CTM08340 - Corporation Tax: management expenses: pension contributions
A deduction is given to an employer under ICTA88/S592 (4) for
contributions to an exempt approved pension scheme. In the case of
an investment company (or a 'company with investment business for
periods starting on or after 1 April 2004), the sums the company
pays as ordinary annual contributions are allowable as management
expenses for the period in which the sums are paid. Where a
contribution is not an 'ordinary annual contribution', it is
treated as HMRC decides.
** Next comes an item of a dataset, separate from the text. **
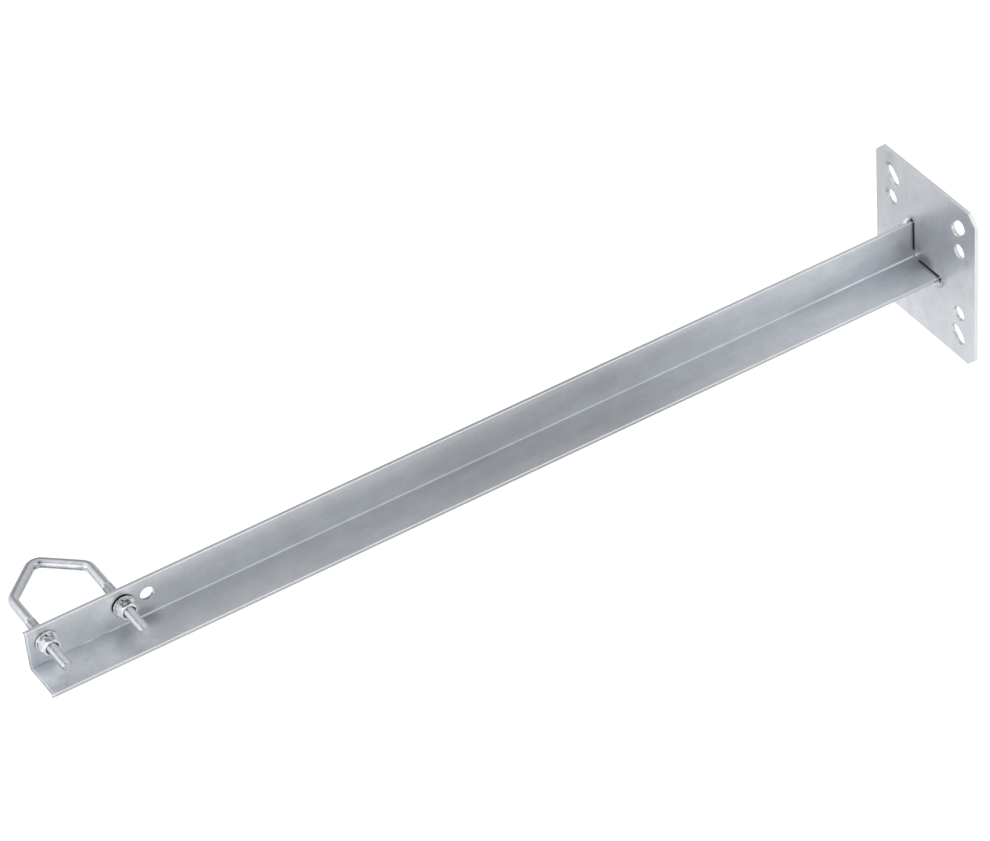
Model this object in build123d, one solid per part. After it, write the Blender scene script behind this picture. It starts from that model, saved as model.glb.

There is guidance on this at IM8050 to
IM8053.
If an investment company contends that relief is due for sums
charged in its accounts, even though they were not paid in the
accounting period, you should apply the guidance at IM8057 to
IM8060, with any necessary modifications for an investment
company.
Post-cessation payments to meet pensions legislation requirements
You apply the rules set out below where, after a company's business ceases:
- the company, or
- the company's liquidator
pays a sum after 27 July 1993 to an exempt approved scheme which:
- is to meet an excess of the scheme's liabilities over its assets,
and
- is paid under:
- Section 58B of the Social Security Act 1975, or
- Section 144 of the Pension Schemes Act 1993, or
- the equivalent legislation in Northern Ireland.
Under ICTA88/S592 (6A) the rule you apply is that you treat the payment as:
- a contribution to the scheme,
- paid on the last day on which the business was carried on.